It makes perfect sense – also for Wittgenstein – to apply ‘good’ to these objects. ‘Good’ doesn’t mean the same thing when applied to each: a good argument is not sharp and doesn’t literally cut well; a good knife doesn’t feature clear meanings, true premises, and a conclusion that deductively follows from those premises. Still, one can speak of analogical meanings. All these objects fulfill some purpose, and there are criteria that must be met to fulfill that purpose: e.g. the purpose of a knife is to cut, and in order to cut it must be sharp; the purpose of a Borscht soup is to taste good and be nutritious; in order to taste good and be nutritious one must use fresh vegetables, the right amount of spice, etc. Where the analogy breaks down in when ‘good’ is used in ethics or religion:

 

·         God is good.

·         An unexamined life is not worth living (i.e. not good)

·         It is better to suffer than to do evil

 

The analogy breaks down because the references are sublime – not facts in the world, and the purposes are also either not present or at least not present in the same sense: ‘better to suffer evil than to do it’ ‘Why? In order to fulfill what purpose?’ ‘No reason other than not doing evil, evil is something you never should do!’

        I suppose you could say something like ‘in order to be a decent person’, but that doesn’t give a purpose like cutting, something external to the means. I want a good education so I need money – money is a purely external means to get educated; in another social system, money might not be necessary at all. ‘Being decent’ is not an external purpose to which ‘not doing evil’ just happens to be a means (perhaps in a different situation it wouldn’t matter? Nonsense). Being decent is just another way of referring to a person who refrains from doing evil, not the reason for the sake of which one refrains from doing evil.

      And so, according to Wittgenstein in the “Lecture on Ethics” at least, good is being used metaphorically, in a literally senseless way in ethics and religion. I would say: it is being used to refer symbolically to a relation to transcendence, which by definition cannot be referred to with ordinary literally meaningful language, but which nevertheless stands in an analogical connection to that which we do understand.

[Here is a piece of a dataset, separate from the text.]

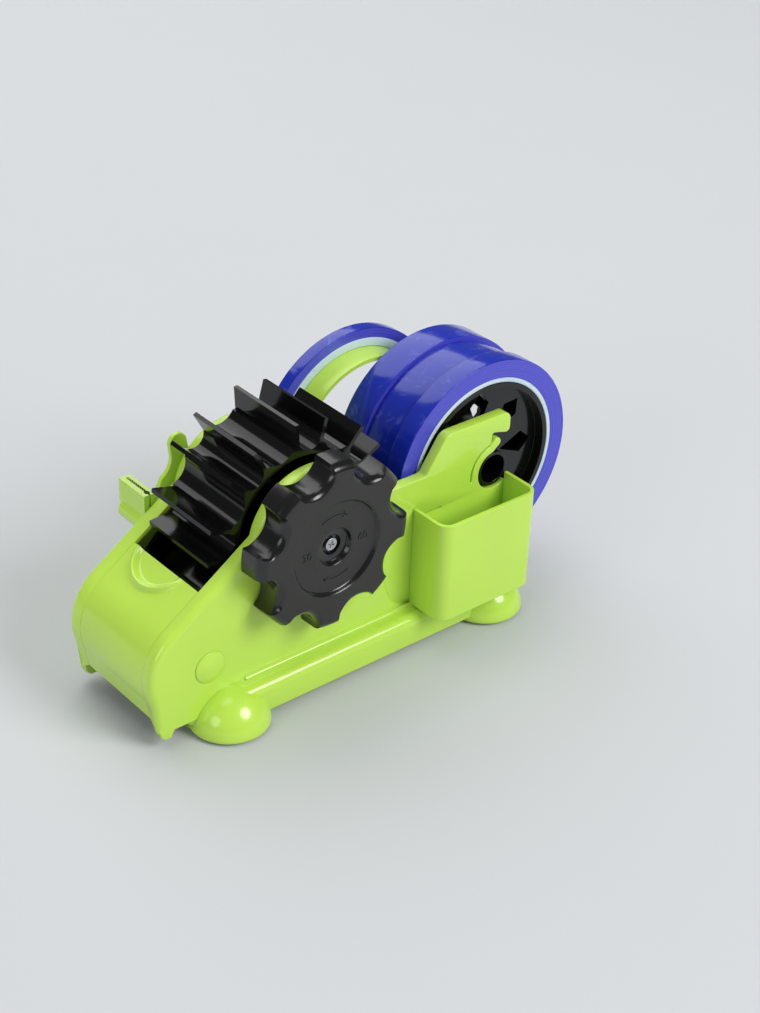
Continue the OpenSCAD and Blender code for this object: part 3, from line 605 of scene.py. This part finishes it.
def build_shell(context, side):
    """One side shell: skin with its long rounded edge and flange, cheek wall, hook plate and foot lug. The hook
    plate on the knob side has a slot."""
    s = context.scene.dispenser_shells
    y, w = mm(s.shell_y), mm(s.wall)
    near = side < 0
    f = mm(s.slot_near) if near else mm(s.slot_far)
    neck = arc(0, 0, NECK_R, 0, 352.5, 47)
    boss = arc(ROTOR[0], ROTOR[2], CAP_HOLE, 0, 345, 23)
    skin = body(skin_rings(s, f), [soft_slab(neck, y, y - w, 0, 1), soft_slab(boss, y, y - w, 0, 1)])
    outline = arc(0, 0, mm(s.cheek_r) - 1.2, -17, 197, 80)
    cheek = body(soft_slab(outline, f + 0.02, f + 1.5, 0, 1), [soft_slab(neck, f + 0.02, f + 1.5, 0, 1)])
    slot = np.concatenate([arc(61.2, -13.8, 0.45, 90, 270, 6), arc(69.4, -13.8, 0.45, -90, 90, 6)])
    out, inner = y - PLATE_OUT, y - PLATE_IN
    plate = body(soft_slab(hook_outline(), out, inner, 0.45, 3),
                 [soft_slab(slot, out, inner, -0.2, 2)] if near else [])
    x = nose_centre(s)[0] - mm(s.nose_r) * NOSE_FOOT_SHARE
    lug = np.array([[x + 0.2, NOSE_FOOT + 2], [x + 1.4, NOSE_FOOT - 2.4], [x + 3.6, NOSE_FOOT - 4],
                    [x + 6, NOSE_FOOT - 3.8], [x + 9, NOSE_FOOT + 2]])
    lugs = body(soft_slab(lug, y - 4.5, y - 0.15, 0.6, 3))
    node = "side_shell_near" if near else "side_shell_far"
    piece(node + "_moulding", [skin, cheek, plate, lugs], "frame", [finish("green")], (node,),
          mirrored=near)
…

      The goodness that, for example, Edith Stein showed in a concentration camp, being sublime, may not be without remainder translated or paraphrased into the ordinary language we use. The goodness revealed through her demeanor is on another plane that the goodness of a knife or language instructor. We can’t fully understand it, because we cannot relate it to a clearly understood telos, we cannot see it as a means to any higher purpose at all. And yet, if the word goodness forces itself on a person, as it does me, that means I am conceiving the person’s demeanor under an imaginary telos-like image: that such transcendence of the animal- and ego-fueled fears and desires shows itself in a love that is indifferent to the animal and ego-centered self is like a telos, though again only by analogy. It would be as though the end of being a competent chess player paled in significance to the qualities of losing oneself in concentration was one was learning the game – the losing oneself in concentration is not a telos like mastering the game, but it would be incomparably more valuable than any consequence.

     The strength of the analogy lies in that the telos – mastery in chess, transforming yourself into an image of Christ – is a necessary condition in making sense of the action, and the action takes on the force of something good and necessary relative to that telos; the difference lies in the absolute importance of the good that reveals itself on the way to realizing the telos relative to the telos, and thus the transformed sense of telos that results. In a sense, the telos is a ladder that gets thrown away when one has ascended high enough. The Good (for Christians, Christ) is the judge of all purposes, ends, goals.